#### Data segment

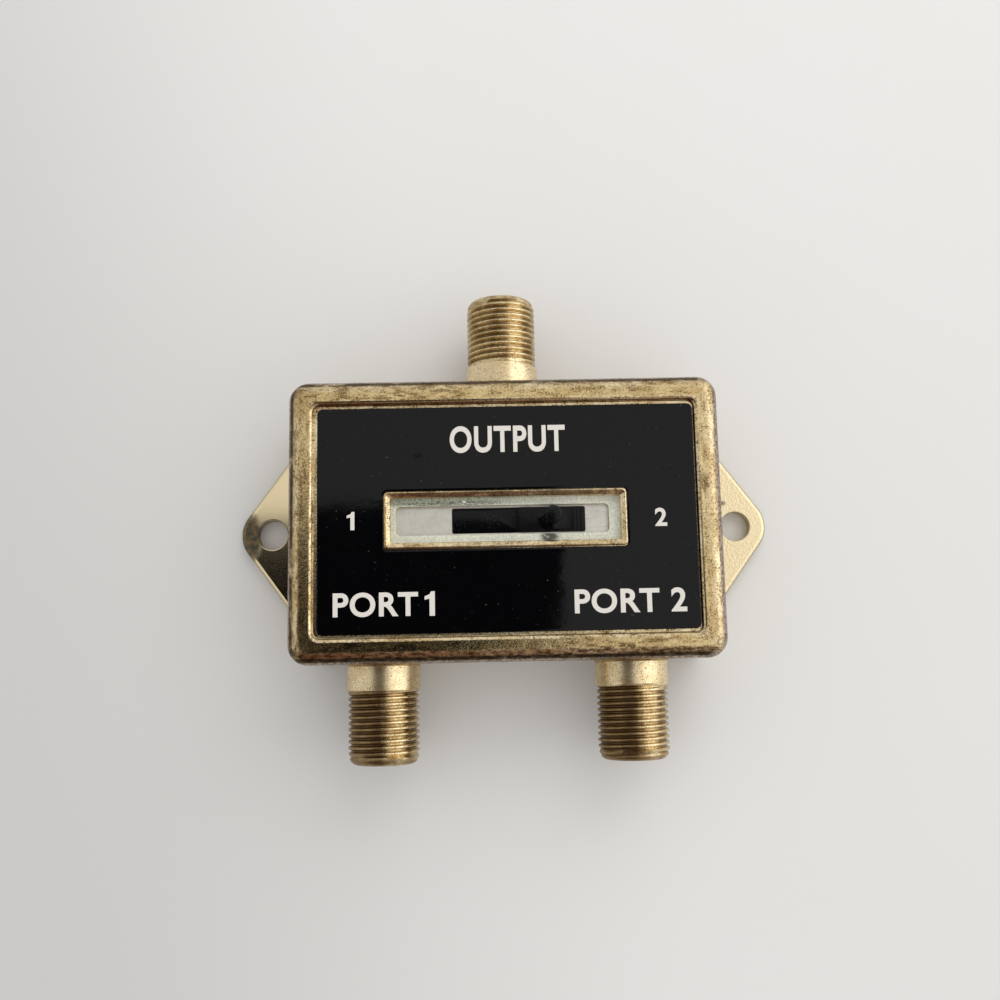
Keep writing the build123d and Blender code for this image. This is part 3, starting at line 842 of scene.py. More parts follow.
def make_object(name: str, points: np.ndarray, faces: Sequence[Sequence[int]] | np.ndarray,
                finishes: Sequence[Finish] = ()) -> Thing:
    """Make a smooth-shaded mesh object from points in millimetres.

    Args:
        name: the piece's name.
        points: one row of X, Y and Z for each corner.
        faces: the corner numbers of each face, counter-clockwise seen from outside.
        finishes: the finishes for the material slots.
    Returns:
        The object, at the origin, with its place in its mesh.
    """
    mesh = bpy.data.meshes.new(name)
    mesh.from_pydata((np.asarray(points, float) * MM).tolist(), [], [list(face) for face in faces])
    mesh.shade_smooth()
    for finish in finishes:
        mesh.materials.append(finish.material())
    return link_object(name, mesh)


def corners_of(mesh: bpy.types.Mesh, value: str = "co") -> np.ndarray:
    """Read one vector of each of a mesh's corners.

    Args:
        mesh: the mesh.
        value: "co" for the places in metres, or "normal".
    Returns:
        One row of X, Y and Z for each corner.
    """
    numbers = np.empty(len(mesh.vertices) * 3)
    mesh.vertices.foreach_get(value, numbers)
    return numbers.reshape(-1, 3)


def applied(thing: Thing) -> Thing:
    """Turn an object's modifiers into its plain mesh.

    Args:
        thing: the object with live modifiers.
    Returns:
        The same object with a plain mesh and no modifiers.
    """
    bpy.context.view_layer.update()
    evaluated = thing.evaluated_get(bpy.context.evaluated_depsgraph_get())
    mesh = bpy.data.meshes.new_from_object(evaluated)
    thing.modifiers.clear()
    thing.data = mesh
    return thing


def new_rule(name: str, inputs: dict[str, str]) -> Tree:
    """Start a Geometry Nodes tree that takes geometry, named inputs and a finish.

    Args:
        name: the tree's name.
        inputs: the socket type of each named input, after NodeSocket.
    Returns:
        The tree, with its sockets and no nodes.
    """
    tree = bpy.data.node_groups.new(name, "GeometryNodeTree")
    for label, kind in {"Geometry": "Geometry", **inputs, "Finish": "Material"}.items():
        tree.interface.new_socket(label, in_out="INPUT", socket_type=f"NodeSocket{kind}")
    tree.interface.new_socket("Geometry", in_out="OUTPUT", socket_type="NodeSocketGeometry")
    return tree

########

» What the exercise asks: Exactly as they appear, please write out the lines from the opening of the listing above down to the line containing "points in millimetres.", with both end lines included.

» Finished answer:
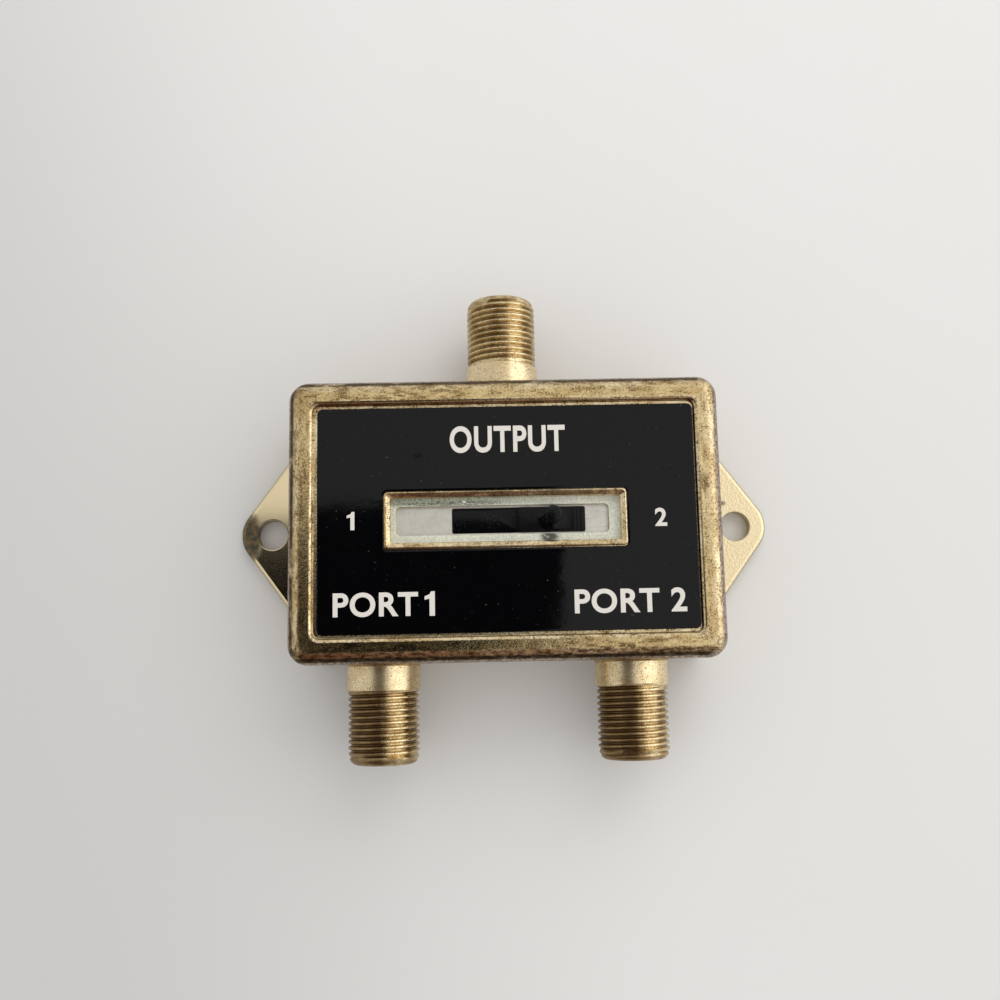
Keep writing the build123d and Blender code for this image. This is part 3, starting at line 842 of scene.py. More parts follow.
def make_object(name: str, points: np.ndarray, faces: Sequence[Sequence[int]] | np.ndarray,
                finishes: Sequence[Finish] = ()) -> Thing:
    """Make a smooth-shaded mesh object from points in millimetres.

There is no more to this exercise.